### Goal
Find each line with the string "that" and report it.

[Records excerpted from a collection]

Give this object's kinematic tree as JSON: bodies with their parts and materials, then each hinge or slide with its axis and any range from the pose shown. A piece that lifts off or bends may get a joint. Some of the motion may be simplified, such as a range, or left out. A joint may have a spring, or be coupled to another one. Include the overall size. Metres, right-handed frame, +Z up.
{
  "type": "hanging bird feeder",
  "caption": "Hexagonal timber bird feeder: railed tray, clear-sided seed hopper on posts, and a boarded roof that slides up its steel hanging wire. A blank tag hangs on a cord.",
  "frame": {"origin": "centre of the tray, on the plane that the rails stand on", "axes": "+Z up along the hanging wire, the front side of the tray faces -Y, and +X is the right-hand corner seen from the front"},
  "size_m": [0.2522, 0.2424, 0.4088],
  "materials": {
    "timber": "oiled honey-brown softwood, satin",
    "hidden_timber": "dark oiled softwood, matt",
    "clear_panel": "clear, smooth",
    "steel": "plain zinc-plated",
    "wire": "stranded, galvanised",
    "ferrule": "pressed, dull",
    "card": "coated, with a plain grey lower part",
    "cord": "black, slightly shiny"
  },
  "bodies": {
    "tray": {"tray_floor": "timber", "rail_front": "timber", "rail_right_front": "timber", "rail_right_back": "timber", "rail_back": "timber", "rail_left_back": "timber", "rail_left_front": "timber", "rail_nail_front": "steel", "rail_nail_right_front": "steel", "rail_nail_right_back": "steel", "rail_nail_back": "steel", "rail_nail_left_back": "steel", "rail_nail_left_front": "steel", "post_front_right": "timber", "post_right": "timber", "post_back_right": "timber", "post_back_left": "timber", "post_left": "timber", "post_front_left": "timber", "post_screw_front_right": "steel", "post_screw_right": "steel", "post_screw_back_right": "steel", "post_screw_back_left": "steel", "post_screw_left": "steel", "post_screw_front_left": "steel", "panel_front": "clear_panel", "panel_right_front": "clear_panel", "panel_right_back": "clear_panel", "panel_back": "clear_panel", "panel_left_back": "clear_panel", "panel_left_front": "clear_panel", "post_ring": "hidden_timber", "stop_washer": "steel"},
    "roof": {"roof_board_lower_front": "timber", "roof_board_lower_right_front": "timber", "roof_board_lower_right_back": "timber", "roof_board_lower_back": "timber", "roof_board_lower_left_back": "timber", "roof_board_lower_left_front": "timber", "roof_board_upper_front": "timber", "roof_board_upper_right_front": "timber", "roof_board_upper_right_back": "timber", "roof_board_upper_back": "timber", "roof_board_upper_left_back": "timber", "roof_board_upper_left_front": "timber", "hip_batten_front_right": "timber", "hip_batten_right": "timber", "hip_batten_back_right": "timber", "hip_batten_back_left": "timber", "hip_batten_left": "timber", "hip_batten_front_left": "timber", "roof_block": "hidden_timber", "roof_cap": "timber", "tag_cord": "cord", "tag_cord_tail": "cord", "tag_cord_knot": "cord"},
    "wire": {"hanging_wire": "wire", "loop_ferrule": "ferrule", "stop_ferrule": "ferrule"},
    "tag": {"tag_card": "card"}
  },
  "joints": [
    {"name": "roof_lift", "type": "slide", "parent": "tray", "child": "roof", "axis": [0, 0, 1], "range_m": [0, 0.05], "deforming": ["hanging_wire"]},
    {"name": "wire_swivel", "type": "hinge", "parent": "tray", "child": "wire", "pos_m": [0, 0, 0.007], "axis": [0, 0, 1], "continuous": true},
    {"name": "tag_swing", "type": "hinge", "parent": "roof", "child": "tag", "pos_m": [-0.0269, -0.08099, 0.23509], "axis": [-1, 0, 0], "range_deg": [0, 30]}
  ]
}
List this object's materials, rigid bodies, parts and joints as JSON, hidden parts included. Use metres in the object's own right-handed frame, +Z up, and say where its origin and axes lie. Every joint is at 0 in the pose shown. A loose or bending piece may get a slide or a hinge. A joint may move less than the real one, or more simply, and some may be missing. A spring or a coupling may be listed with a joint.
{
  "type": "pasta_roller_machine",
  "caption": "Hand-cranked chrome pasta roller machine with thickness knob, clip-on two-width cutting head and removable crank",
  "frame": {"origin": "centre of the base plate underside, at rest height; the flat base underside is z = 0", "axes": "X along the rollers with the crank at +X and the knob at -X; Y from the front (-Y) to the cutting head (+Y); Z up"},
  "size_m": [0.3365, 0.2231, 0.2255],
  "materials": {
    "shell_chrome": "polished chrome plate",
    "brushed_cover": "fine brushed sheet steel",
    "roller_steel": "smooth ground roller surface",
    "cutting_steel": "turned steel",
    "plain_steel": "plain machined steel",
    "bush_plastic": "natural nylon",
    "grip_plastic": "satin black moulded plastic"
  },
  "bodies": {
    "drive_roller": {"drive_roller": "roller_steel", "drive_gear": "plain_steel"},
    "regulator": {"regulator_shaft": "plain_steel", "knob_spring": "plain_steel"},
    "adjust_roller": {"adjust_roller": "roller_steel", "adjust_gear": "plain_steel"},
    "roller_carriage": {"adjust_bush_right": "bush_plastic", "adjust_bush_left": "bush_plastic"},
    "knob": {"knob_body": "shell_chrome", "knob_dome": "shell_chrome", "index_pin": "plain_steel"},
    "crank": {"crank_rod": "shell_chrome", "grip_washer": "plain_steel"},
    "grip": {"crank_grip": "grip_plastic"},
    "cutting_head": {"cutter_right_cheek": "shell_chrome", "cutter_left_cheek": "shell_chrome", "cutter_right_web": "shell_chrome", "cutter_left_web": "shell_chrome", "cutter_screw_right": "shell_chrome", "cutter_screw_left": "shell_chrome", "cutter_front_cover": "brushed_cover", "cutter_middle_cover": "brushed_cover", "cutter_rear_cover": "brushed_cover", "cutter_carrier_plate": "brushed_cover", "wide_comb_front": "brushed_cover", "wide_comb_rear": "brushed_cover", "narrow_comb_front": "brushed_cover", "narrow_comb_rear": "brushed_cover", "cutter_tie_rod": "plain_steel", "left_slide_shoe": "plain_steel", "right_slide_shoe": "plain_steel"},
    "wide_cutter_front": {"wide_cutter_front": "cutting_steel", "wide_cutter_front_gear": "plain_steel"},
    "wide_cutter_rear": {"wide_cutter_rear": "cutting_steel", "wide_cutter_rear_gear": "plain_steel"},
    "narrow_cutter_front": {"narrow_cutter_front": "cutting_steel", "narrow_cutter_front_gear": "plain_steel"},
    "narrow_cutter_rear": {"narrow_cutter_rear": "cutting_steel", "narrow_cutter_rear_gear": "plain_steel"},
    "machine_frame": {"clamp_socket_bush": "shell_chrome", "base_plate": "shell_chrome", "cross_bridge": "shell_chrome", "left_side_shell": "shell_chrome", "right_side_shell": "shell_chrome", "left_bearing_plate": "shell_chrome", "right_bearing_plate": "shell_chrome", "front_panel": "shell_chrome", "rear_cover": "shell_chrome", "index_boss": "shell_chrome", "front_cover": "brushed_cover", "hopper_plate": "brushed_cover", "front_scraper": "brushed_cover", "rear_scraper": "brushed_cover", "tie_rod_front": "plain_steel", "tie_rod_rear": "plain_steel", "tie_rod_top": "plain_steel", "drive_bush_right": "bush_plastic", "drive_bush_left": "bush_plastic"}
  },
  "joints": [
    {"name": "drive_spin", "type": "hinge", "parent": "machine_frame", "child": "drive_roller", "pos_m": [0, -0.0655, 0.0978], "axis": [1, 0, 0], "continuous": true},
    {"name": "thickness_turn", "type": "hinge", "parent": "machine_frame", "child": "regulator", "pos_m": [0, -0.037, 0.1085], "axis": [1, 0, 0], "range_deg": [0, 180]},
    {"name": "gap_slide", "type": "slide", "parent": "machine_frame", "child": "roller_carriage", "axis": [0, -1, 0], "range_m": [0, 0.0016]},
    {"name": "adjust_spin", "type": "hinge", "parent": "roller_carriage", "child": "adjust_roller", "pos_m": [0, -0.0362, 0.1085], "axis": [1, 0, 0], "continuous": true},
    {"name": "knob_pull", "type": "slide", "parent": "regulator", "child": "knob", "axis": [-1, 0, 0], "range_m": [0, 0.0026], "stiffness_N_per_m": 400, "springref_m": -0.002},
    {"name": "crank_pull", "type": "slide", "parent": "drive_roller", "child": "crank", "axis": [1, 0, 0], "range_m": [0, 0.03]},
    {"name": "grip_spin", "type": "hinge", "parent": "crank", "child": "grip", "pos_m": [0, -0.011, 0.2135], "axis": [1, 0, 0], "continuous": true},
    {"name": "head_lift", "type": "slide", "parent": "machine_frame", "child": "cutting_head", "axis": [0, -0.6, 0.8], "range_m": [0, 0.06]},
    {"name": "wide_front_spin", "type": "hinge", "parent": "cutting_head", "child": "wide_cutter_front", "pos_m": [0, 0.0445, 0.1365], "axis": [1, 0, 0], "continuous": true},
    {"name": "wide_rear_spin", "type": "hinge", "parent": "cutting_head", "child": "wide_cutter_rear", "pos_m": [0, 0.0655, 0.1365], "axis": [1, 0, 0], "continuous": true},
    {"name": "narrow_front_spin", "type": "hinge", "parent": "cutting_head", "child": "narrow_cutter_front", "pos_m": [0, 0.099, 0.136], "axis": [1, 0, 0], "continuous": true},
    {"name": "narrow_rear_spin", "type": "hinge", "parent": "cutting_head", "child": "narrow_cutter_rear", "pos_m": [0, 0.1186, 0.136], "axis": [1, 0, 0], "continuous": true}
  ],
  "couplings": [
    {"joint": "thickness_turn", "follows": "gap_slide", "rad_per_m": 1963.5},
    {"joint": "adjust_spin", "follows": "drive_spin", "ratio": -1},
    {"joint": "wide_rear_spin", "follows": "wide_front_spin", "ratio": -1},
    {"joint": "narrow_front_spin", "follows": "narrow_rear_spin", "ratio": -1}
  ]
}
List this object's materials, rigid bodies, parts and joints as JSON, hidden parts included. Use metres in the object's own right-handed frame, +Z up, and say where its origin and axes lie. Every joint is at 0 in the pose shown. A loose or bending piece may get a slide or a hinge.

### Exercise result
Give this object's kinematic tree as JSON: bodies with their parts and materials, then each hinge or slide with its axis and any range from the pose shown. A piece that lifts off or bends may get a joint. Some of the motion may be simplified, such as a range, or left out. A joint may have a spring, or be coupled to another one. Include the overall size. Metres, right-handed frame, +Z up.
  "caption": "Hexagonal timber bird feeder: railed tray, clear-sided seed hopper on posts, and a boarded roof that slides up its steel hanging wire. A blank tag hangs on a cord.",
  "frame": {"origin": "centre of the tray, on the plane that the rails stand on", "axes": "+Z up along the hanging wire, the front side of the tray faces -Y, and +X is the right-hand corner seen from the front"},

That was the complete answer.